* _Aim_: From the entries below, gather every line containing the string "Identity".

* _Provided records_:
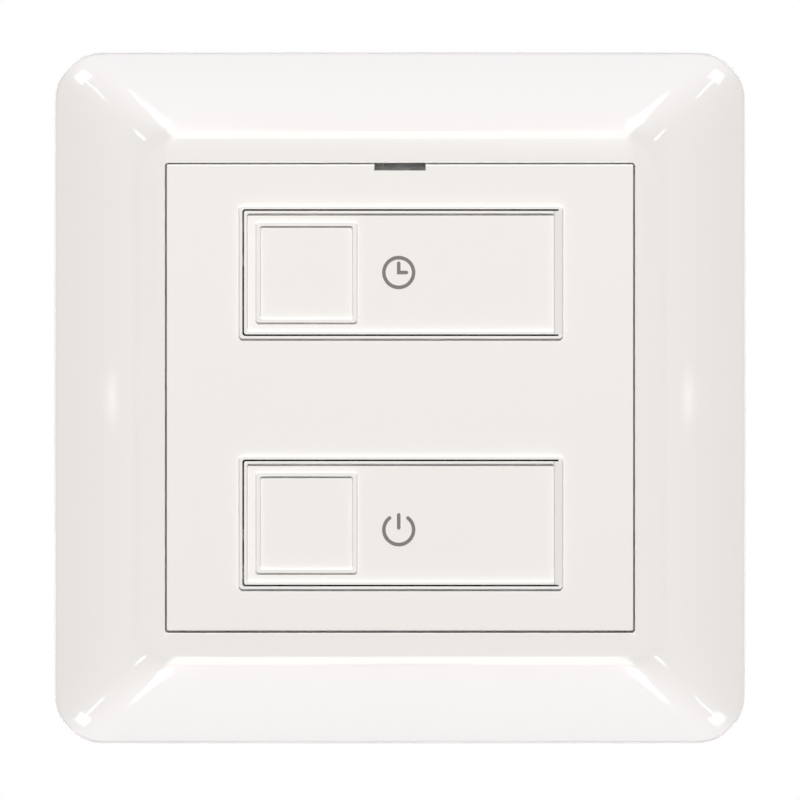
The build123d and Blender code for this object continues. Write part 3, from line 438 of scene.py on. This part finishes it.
def smooth_ramp(tree, value, low, high, start=0.0, end=1.0):
    """Carries the value's range from low to high over to start to end, with soft ends."""
    node = tree.nodes.new("ShaderNodeMapRange")
    node.interpolation_type = "SMOOTHSTEP"
    for name, number in (("From Min", low), ("From Max", high), ("To Min", start), ("To Max", end)):
        node.inputs[name].default_value = number
    tree.links.new(value, node.inputs["Value"])
    return node.outputs["Result"]


def blend(tree, factor, first, second):
    """A number between two, each a number or an output."""
    node = tree.nodes.new("ShaderNodeMix")
    for name, number in (("Factor", factor), ("A", first), ("B", second)):
        if isinstance(number, float):
            node.inputs[name].default_value = number
        else:
            tree.links.new(number, node.inputs[name])
    return node.outputs["Result"]


def maths(tree, operation, first, second):
    """A number worked out of two, each a number or an output."""
    node = tree.nodes.new("ShaderNodeMath")
    node.operation = operation
    for socket, number in zip(node.inputs, (first, second)):
        if isinstance(number, float):
            socket.default_value = number
        else:
            tree.links.new(number, socket)
    return node.outputs["Value"]


def light(name, place, across, away, size, radiance, soft, receivers, taper=1.0):
    """A soft-edged area light at a place. Its width runs across and its height away from the camera's
    line. The taper is its width at the end nearest that line, as a share of the width at the far end."""
    data = bpy.data.lights.new(name, "AREA")
    data.shape = "RECTANGLE"
    data.size, data.size_y = size
    data.energy = radiance * math.pi * data.size * data.size_y
    data.use_nodes = True
    tree = data.node_tree
    split = tree.nodes.new("ShaderNodeSeparateXYZ")
    tree.links.new(tree.nodes.new("ShaderNodeTexCoord").outputs["UV"], split.inputs["Vector"])
    width = blend(tree, split.outputs["Y"], taper, 1.0)
    sideways = maths(tree, "SUBTRACT", split.outputs["X"], 0.5)
    sideways = maths(tree, "ADD", maths(tree, "DIVIDE", sideways, width), 0.5)
    fade = 1.0
    for place_in_box, edge_width in zip((sideways, split.outputs["Y"]), soft):
        for near, far in ((0.0, edge_width), (1.0, 1.0 - edge_width)):
            edge = smooth_ramp(tree, place_in_box, near, far)
            fade = blend(tree, edge, 0.0, fade)
    tree.links.new(fade, tree.nodes["Emission"].inputs["Strength"])
    made = bpy.data.objects.new(name, data)
    turn = Matrix((across, away, across.cross(away))).transposed()
    made.matrix_world = Matrix.Translation(place) @ turn.to_4x4()
    made.visible_camera = False
    made.light_linking.receiver_collection = receivers
    bpy.context.scene.collection.objects.link(made)
    return made


def softbox(name, polar, azimuth, width, height, radiance, soft, receivers, taper=1.0):
    """A far light at these angles from the panel, in degrees."""
    p = math.radians(polar)
    a = math.radians(azimuth)
    outward = Vector((math.sin(p) * math.cos(a), -math.cos(p), math.sin(p) * math.sin(a)))
    away = Vector((math.cos(p) * math.cos(a), math.sin(p), math.cos(p) * math.sin(a)))
    across = away.cross(outward)
    size = [2 * LIGHT_DISTANCE * math.tan(math.radians(angle / 2)) for angle in (width, height)]
    place = outward * LIGHT_DISTANCE
    return light(name, place, across, away, size, radiance, soft, receivers, taper)


def glow_box(side, receivers):
    """A small light close to one side of the cover frame, -1 for the left and 1 for the right."""
    p = math.radians(GLOW_POLAR)
    outward = Vector((side * math.sin(p), -math.cos(p), 0))
    away = Vector((side * math.cos(p), math.sin(p), 0))
    place = Vector((side * GLOW_AIM_X, GLOW_AIM_Y, 0)) + outward * GLOW_DISTANCE
    across = away.cross(outward)
    return light("glow_box", place, across, away, GLOW_SIZE, GLOW_RADIANCE, GLOW_SOFT, receivers)


def highlights(receivers, rim):
    """Lights that only the gloss shows: strips along the crest, streaks in the corners, a glow
    half-way down each side, and a box behind each side of the cover frame for its outer edge."""
    boxes = []
    for up, near, far, end_soft in CREST_STRIPS:
        boxes.append(softbox(
            "crest_box", polar=(near + far) / 2, azimuth=up, width=CREST_WIDTH, height=far - near,
            radiance=CREST_RADIANCE, soft=(CREST_SIDE_SOFT, end_soft), receivers=receivers,
            taper=CREST_TAPER))
        for side in (-1, 1):
            for name, turn, shape in CORNER_BOXES:
                boxes.append(softbox(name, azimuth=up + turn * side, receivers=receivers, **shape))
    for side in (-1, 1):
        boxes.append(glow_box(side, receivers))
    for azimuth in (0, 90, 180, 270):
        boxes.append(softbox("edge_box", azimuth=azimuth, receivers=rim, **EDGE_BOX))
    for box in boxes:
        box.visible_diffuse = False


def lights(outside, inside, rim):
    """Soft light from the front and both sides for the cover frame and what is behind it, and one
    box from above for what lies in it. The fills give no gloss."""
    highlights(outside, rim)
    fills = [softbox("front_fill", receivers=outside, **FRONT_FILL)]
    for azimuth in (0, 180):
        fills.append(softbox("side_fill", azimuth=azimuth, receivers=outside, **SIDE_FILL))
    fills.append(softbox("top_box", receivers=inside, **TOP_BOX))
    for box in fills:
        box.visible_glossy = False


def world():
    """A white surround for the camera. It lights the panel dimly in front and more from behind, and
    the gloss mirrors a bright band above and below in it."""
    made = bpy.data.worlds.new("studio")
    bpy.context.scene.world = made
    made.use_nodes = True
    tree = made.node_tree
    background = tree.nodes["Background"]
    split = tree.nodes.new("ShaderNodeSeparateXYZ")
    tree.links.new(tree.nodes.new("ShaderNodeTexCoord").outputs["Generated"], split.inputs["Vector"])
    depth = split.outputs["Y"]
    height = maths(tree, "ABSOLUTE", split.outputs["Z"], 0.0)
    glow = smooth_ramp(tree, depth, *GLOW_DEPTHS, FRONT_GLOW, BACK_GLOW)
    sky = smooth_ramp(tree, height, *SKY_HEIGHTS, SIDE_SHEEN, SKY_SHEEN)
    sheen = blend(tree, smooth_ramp(tree, depth, *FRONT_SHEEN_DEPTHS), FRONT_SHEEN, sky)
    sheen = blend(tree, smooth_ramp(tree, depth, *BACK_SHEEN_DEPTHS), sheen, BACK_SHEEN)
    path = tree.nodes.new("ShaderNodeLightPath")
    tint = tree.nodes.new("ShaderNodeMix")
    tint.data_type = "RGBA"
    ends = [socket for socket in tint.inputs if socket.type == "RGBA"]
    for socket, colour in zip(ends, (WHITE, SKY_TINT)):
        socket.default_value = colour
    tree.links.new(path.outputs["Is Glossy Ray"], tint.inputs["Factor"])
    tinted = [socket for socket in tint.outputs if socket.type == "RGBA"][0]
    tree.links.new(tinted, background.inputs["Color"])
    seen = blend(tree, path.outputs["Is Glossy Ray"], glow, sheen)
    strength = blend(tree, path.outputs["Is Camera Ray"], seen, 1.0)
    tree.links.new(strength, background.inputs["Strength"])


def floor():
    """A pale floor that neither lights the panel nor shows in its gloss."""
    half = FLOOR_SIDE / 2
    low = CAD_BOX[0].z - FLOOR_DROP
    mesh = bpy.data.meshes.new("floor")
    corners = [(-half, -half, low), (half, -half, low), (half, half, low), (-half, half, low)]
    mesh.from_pydata(corners, [], [(0, 1, 2, 3)])
    made = bpy.data.objects.new("floor", mesh)
    bpy.context.scene.collection.objects.link(made)
    skin = Skin("pale_floor")
    skin.colour(skin.noise(0.6, 2), (0.83, 0.83, 0.82), (0.86, 0.86, 0.85))
    skin.shader.inputs["Roughness"].default_value = 0.7
    mesh.materials.append(skin.material)
    made.visible_diffuse = False
    made.visible_glossy = False


def camera():
    data = bpy.data.cameras.new("camera")
    data.sensor_width = SENSOR_WIDTH
    data.lens = SENSOR_WIDTH * CAMERA_DISTANCE / VIEW_WIDTH
    data.clip_end = CAMERA_REACH
    made = bpy.data.objects.new("camera", data)
    made.location = (0, -CAMERA_DISTANCE, VIEW_CENTRE_Z)
    made.rotation_euler = (math.radians(90), 0, 0)
    bpy.context.scene.collection.objects.link(made)
    bpy.context.scene.camera = made


def main():
    camera()
    dress(finishes())
    printed = signs()
    inside = bpy.data.collections.new("lit_from_above")
    outside = bpy.data.collections.new("lit_all_round")
    for name, obj in frame["nodes"].items():
        (inside if name in INSIDE else outside).objects.link(obj)
    for obj in printed:
        inside.objects.link(obj)
    rim = bpy.data.collections.new("lit_at_the_edge")
    rim.objects.link(frame["nodes"]["cover_frame"])
    lights(outside, inside, rim)
    world()
    floor()
    bpy.context.scene.view_settings.view_transform = "Standard"


main()
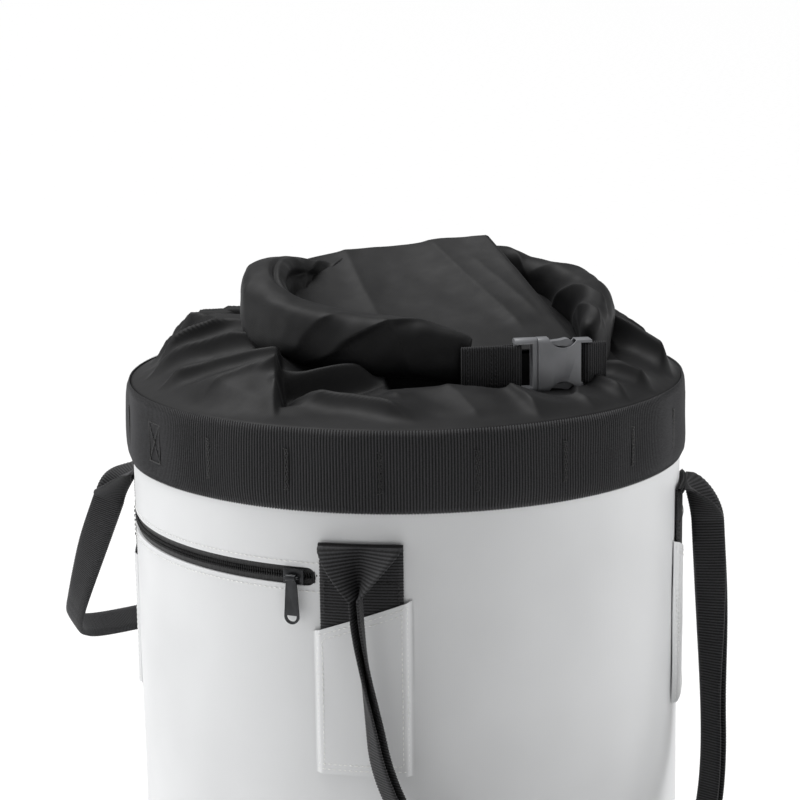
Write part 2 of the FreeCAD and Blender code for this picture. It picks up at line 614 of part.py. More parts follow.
def build():
    """Every piece, by node name."""
    made = {
        "body_shell": body_shell(),
        "back_seam_tape": back_seam(),
        "base_panel": base_panel(),
        "base_board": base_board(),
        "base_binding": tube(SKIN, SKIN + TAPE_T, 0, BINDING_H),
        "drain_eyelet": drain_eyelet(),
        "drain_washer": drain_washer(),
        "rim_band": rim_band(),
        "rim_band_tacks": band_tacks(),
        "rim_hoop": rim_hoop(),
        "rim_lining": rim_lining(),
        "collar": collar(),
        "zip_tape_upper": zip_tape(1),
        "zip_tape_lower": zip_tape(-1),
        "zip_coil_upper": zip_coil(1),
        "zip_coil_lower": zip_coil(-1),
        "zip_stops": zip_stops(),
        "zip_slider": zip_slider(),
        "zip_pull": zip_pull(),
        "pocket_liner": pocket_liner(),
        "tie_in_loop_low": tie_in_loop(TIE_LOW_Z, 180.0),
        "tie_in_loop_high": tie_in_loop(TIE_HIGH_Z, 180.0),
        "carry_loop_front": carry_loop(0.0, FRONT_SWING),
        "carry_loop_rear": carry_loop(180.0, REAR_SWING),
        "rolled_neck": rolled_neck(),
        "neck_panel": neck_panel(),
        "closure_strip": closure_strip(),
        "buckle_socket": buckle_piece(socket()),
        "socket_webbing": buckle_piece(socket_tab()),
        "buckle_plug": buckle_piece(plug()),
        "plug_webbing": buckle_piece(plug_tab()),
        "prong_upper": buckle_piece(prong(1)),
        "prong_lower": buckle_piece(prong(-1)),
    }
    for name, angle, slope in (("front_left", -ANCHOR_ANGLE, ANCHOR_SLANT),
                               ("front_right", ANCHOR_ANGLE, -ANCHOR_SLANT),
                               ("rear_right", 180.0 - ANCHOR_ANGLE, ANCHOR_SLANT),
                               ("rear_left", 180.0 + ANCHOR_ANGLE, -ANCHOR_SLANT)):
        made["anchor_" + name] = anchor(angle)
        made["anchor_cover_" + name] = anchor_cover(angle, slope)
    return made


os.makedirs("parts", exist_ok=True)
for node, shape in build().items():
    shape.exportStep(os.path.join("parts", node + ".step"))
    print("%-26s solids %2d valid %s volume %10.1f" % (node, len(shape.Solids), shape.isValid(),
                                                       shape.Volume))
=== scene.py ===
# %% [markdown]
# # Roll-top rope bag
# A round tarpaulin bucket with a webbing rim, a rolled nylon top, two carry loops and a zip pocket.
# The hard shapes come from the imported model; here the soft goods get their folds, ribs and stitches.

# %% load the frame
import bpy
import bmesh
import json
import math
import numpy as np
from mathutils import Matrix, Vector, noise

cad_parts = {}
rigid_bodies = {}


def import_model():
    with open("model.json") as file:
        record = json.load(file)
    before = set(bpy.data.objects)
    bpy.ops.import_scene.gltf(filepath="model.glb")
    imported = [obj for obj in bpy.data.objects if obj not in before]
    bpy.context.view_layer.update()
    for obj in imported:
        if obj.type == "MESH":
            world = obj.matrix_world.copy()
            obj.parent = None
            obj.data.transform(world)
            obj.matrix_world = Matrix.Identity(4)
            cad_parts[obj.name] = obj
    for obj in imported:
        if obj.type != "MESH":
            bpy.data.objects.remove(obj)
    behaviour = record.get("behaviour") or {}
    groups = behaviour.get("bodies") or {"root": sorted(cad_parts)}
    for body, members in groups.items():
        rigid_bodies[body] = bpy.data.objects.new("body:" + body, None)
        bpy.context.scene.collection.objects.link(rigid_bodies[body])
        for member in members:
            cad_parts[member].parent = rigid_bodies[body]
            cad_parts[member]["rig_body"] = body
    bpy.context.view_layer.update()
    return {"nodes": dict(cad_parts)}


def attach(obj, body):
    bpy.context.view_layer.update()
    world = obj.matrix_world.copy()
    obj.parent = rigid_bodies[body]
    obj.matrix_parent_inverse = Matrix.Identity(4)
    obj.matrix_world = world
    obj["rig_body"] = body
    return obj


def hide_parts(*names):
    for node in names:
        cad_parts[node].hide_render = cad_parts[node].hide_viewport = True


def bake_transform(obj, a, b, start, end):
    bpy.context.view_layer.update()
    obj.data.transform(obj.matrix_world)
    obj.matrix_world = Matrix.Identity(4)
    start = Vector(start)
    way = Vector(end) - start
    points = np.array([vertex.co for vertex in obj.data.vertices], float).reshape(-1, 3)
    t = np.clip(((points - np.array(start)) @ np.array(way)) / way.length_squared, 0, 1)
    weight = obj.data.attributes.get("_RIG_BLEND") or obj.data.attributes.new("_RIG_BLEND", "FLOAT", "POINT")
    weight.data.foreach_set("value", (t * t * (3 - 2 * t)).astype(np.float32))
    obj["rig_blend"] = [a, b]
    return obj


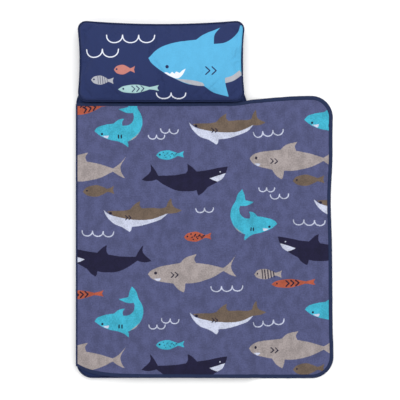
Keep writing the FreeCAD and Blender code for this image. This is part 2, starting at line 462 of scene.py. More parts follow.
cover_weave = woven("polycotton_plain_weave_navy", "#15244b")
piping_weave = woven("polycotton_bias_piping_navy", "#132046", roughness=0.75)
binding_tape = woven("polyester_woven_tape_navy", "#182547", roughness=0.7)
webbing = woven("polypropylene_webbing_navy", "#192240", 0.55, relief=0.5 * MM, cut=False)
hook_tape = woven("nylon_hook_tape_navy", "#1a2340", 0.6, relief=0.8 * MM, uneven=0.2, cut=False)
loop_tape = woven("nylon_loop_tape_navy", "#222d50", 0.95, relief=0.7 * MM, uneven=0.2, cut=False)

PILLOW_INKS = {
    "sky": "#53a6cf",
    "grey": "#a6a8b0",
    "coral": "#b7756d",
    "mint": "#a1c4c5",
    "white": "#dde1ec",
    "dark": "#1f2850",
}
PILLOW_GROUND = linear("#222e59")
printed_cotton = cloth_material(
    "polycotton_plain_weave_printed",
    lambda tree, place: pile_mottle(
        tree, place, inked(tree, place, PILLOW_GROUND, PILLOW_INKS, 0.15 * MM), 1.04, 0.96
    ),
    weave_height,
    0.2 * MM,
    roughness=0.8,
    sheen=0.05,
    sheen_tint="#b9c2de",
)
cotton_back = woven("polycotton_plain_weave_back", "#24305b")
print(len(bpy.data.materials), "materials")

# %% [markdown]
# ## The print
#
# The motifs are drawn here as a pattern designer would: plain outlines of sharks and fish of
# our own, in parts of their own length, nose to the left. A run of points is joined by a smooth
# curve, and where one run hands over to the next there is a sharp corner, as at the tip of a
# fin. Each motif is a list of marks: the ink, the points, and the stroke's width in
# millimetres, or none if the outline is filled.

# %% Drawing helpers
WAVE_STROKE = 3.4


def outline(*runs):
    """A closed outline of smooth runs with a corner where one run hands over to the next."""
    points = []
    corner = runs[-1][-1]
    for run in runs:
        points.extend(finer(np.array([corner, *run], float), 5)[:-1])
        corner = run[-1]
    return np.array(points)


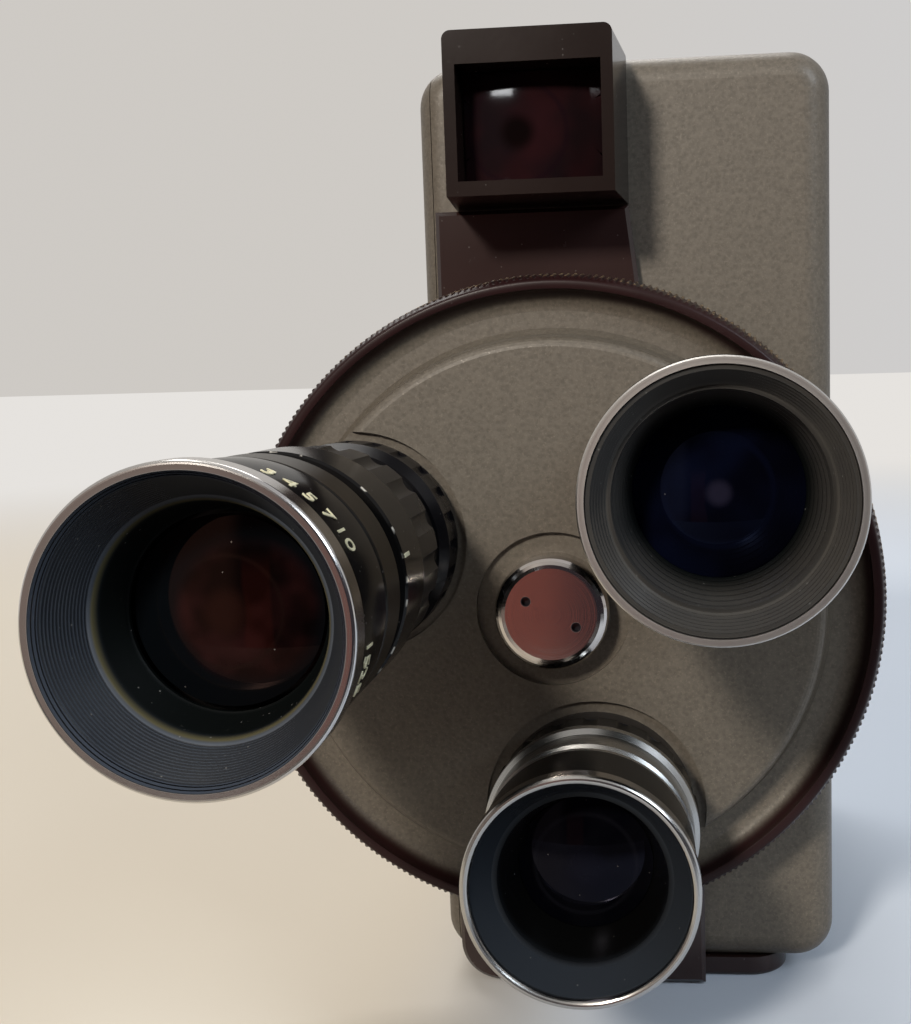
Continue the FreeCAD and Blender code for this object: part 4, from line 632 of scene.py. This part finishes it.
# Glasses: core, ghost and the heart's radius are radii in millimetres
teleGlass = lensGlass("teleGlass", {
    "axis": lensAxis("tele"), "ior": 1.36, "tint": (1.0, 0.55, 0.45), "blur": 0.03, "dust": 0.9,
    "edge": (0.002, 0.001, 0.001), "depth": (0.020, 0.006, 0.006), "cloudScale": 170,
    "core": 3.0, "centre": (0.012, 0.004, 0.003),
    "ghost": (5.2, 5.5), "ring": (0.010, 0.005, 0.004),
    "heart": {"shift": 2.0, "radius": (5.7, 7.5), "beyond": (0.002, 0.003, 0.004)},
})
wideGlass = lensGlass("wideGlass", {
    "axis": lensAxis("wide"), "ior": 1.36, "tint": (0.32, 0.46, 1.0), "blur": 0.03, "dust": 0.35,
    "edge": (0.001, 0.001, 0.003), "depth": (0.002, 0.003, 0.010), "cloudScale": 110,
    "core": 1.8, "centre": (0.014, 0.013, 0.026),
    "ghost": (5.4, 6.0), "ring": (0.002, 0.003, 0.010),
})
normalGlass = lensGlass("normalGlass", {
    "axis": lensAxis("normal"), "ior": 1.25, "tint": (0.5, 0.5, 0.75), "blur": 0.03, "dust": 0.5,
    "edge": (0.001, 0.001, 0.002), "depth": (0.002, 0.002, 0.003), "cloudScale": 240,
    "core": 3.0, "centre": (0.002, 0.002, 0.004),
    "ghost": (5.8, 6.2), "ring": (0.006, 0.006, 0.008),
})
finderGlass = lensGlass("finderGlass", {
    "axis": (-12.8, 117.0), "ior": 1.14, "tint": (0.8, 0.88, 1.0), "blur": 0.08, "dust": 0.3,
    "edge": (0.009, 0.005, 0.006), "depth": (0.020, 0.006, 0.007), "cloudScale": 110,
    "core": 3.0, "centre": (0.004, 0.002, 0.002),
    "ghost": (6.0, 6.6), "ring": (0.010, 0.004, 0.006),
})
spoolPaint = plainPaint("spoolPaint", (0.030, 0.030, 0.032), 0.34)
creamPaint = plainPaint("creamPaint", (0.78, 0.73, 0.50), 0.45)

# The nodes that each finish covers
finishes = {
    bodyPaint: ["main_housing", "film_door"],
    discPaint: ["turret_disc"],
    brownEnamel: ["front_plate", "base_plate"],
    finderEnamel: ["finder_housing", "finder_eyepiece"],
    rimEnamel: ["turret_rim"],
    teleShellFinish: ["tele_barrel"],
    blackEnamel: ["wide_barrel", "tele_aperture_ring"],
    satinBlack: [
        "tele_mount", "tele_focus_ring", "wide_mount", "wide_aperture_ring", "normal_mount",
        "speed_knob",
    ],
    teleChrome: ["tele_rim"],
    normalChrome: ["normal_rim"],
    wideSatin: ["wide_rim"],
    normalBarrel: ["normal_barrel", "normal_aperture_ring"],
    hubChrome: ["hub_cap"],
    controlSatin: ["winding_key", "footage_dial", "latch_knob", "side_screws", "release_button"],
    plateSteel: [
        "gate_plate", "pressure_plate", "pressure_spring", "pulldown_claw", "shutter",
        "detent_plunger", "winding_arbor", "ratchet_wheel", "turret_spindle", "spindle_nut",
        "wheel_arbor", "supply_spindle", "takeup_spindle", "hinge_pin", "latch_cam", "film_guides",
    ],
    movementBrass: [
        "mechanism_plate", "bridge_plate", "spring_drum", "transfer_wheel", "governor",
        "tripod_bush",
    ],
    teleBlack: ["tele_baffle"],
    wideBlack: ["wide_baffle"],
    teleGlass: ["tele_glass", "tele_rear_glass"],
    wideGlass: ["wide_glass"],
    normalGlass: ["normal_glass"],
    finderGlass: ["finder_glass", "eye_lens"],
    spoolPaint: ["supply_spool", "takeup_spool"],
}


def paint(piece, material):
    piece.data.materials.clear()
    piece.data.materials.append(material)


def paintNodes():
    for material, names in finishes.items():
        for name in names:
            paint(nodes[name], material)


def deselectAll():
    bpy.ops.object.select_all(action="DESELECT")


def settle(piece, place):
    # the place goes into the mesh, and the object stays at the origin
    piece.data.transform(place)
    piece.matrix_world = Matrix.Identity(4)


# Own pieces. A turned piece is a circle, extruded and resized ring by ring along a line across y.
# A ring is a radius and its height in front of a plane, in millimetres
def turnRings(name, axis, plane, rings, points, filled=False):
    deselectAll()
    radius, height = rings[0]
    bpy.ops.mesh.primitive_circle_add(
        vertices=points, radius=radius * mm, fill_type="NGON" if filled else "NOTHING",
        location=(axis[0] * mm, (plane - height) * mm, axis[1] * mm), rotation=(math.pi / 2, 0, 0)
    )
    piece = bpy.context.object
    piece.name = name
    settle(piece, piece.matrix_world)
    bpy.ops.object.mode_set(mode="EDIT")
    bpy.ops.mesh.select_mode(type="EDGE")
    bpy.ops.mesh.select_all(action="SELECT")
    if filled:
        bpy.ops.mesh.region_to_loop()
    for (radius, height), (wider, further) in zip(rings, rings[1:]):
        step = {"value": (0, (height - further) * mm, 0), "orient_type": "GLOBAL"}
        bpy.ops.mesh.extrude_edges_move(TRANSFORM_OT_translate=step)
        middle = (axis[0] * mm, (plane - further) * mm, axis[1] * mm)
        share = wider / radius
        bpy.ops.transform.resize(
            value=(share, 1, share), orient_type="GLOBAL", center_override=middle
        )
    return piece


def closeRing():
    bpy.ops.mesh.select_all(action="DESELECT")
    bpy.ops.mesh.select_non_manifold()
    bpy.ops.mesh.bridge_edge_loops()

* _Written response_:
            obj.matrix_world = Matrix.Identity(4)
    obj.matrix_parent_inverse = Matrix.Identity(4)
    obj.matrix_world = Matrix.Identity(4)
    piece.matrix_world = Matrix.Identity(4)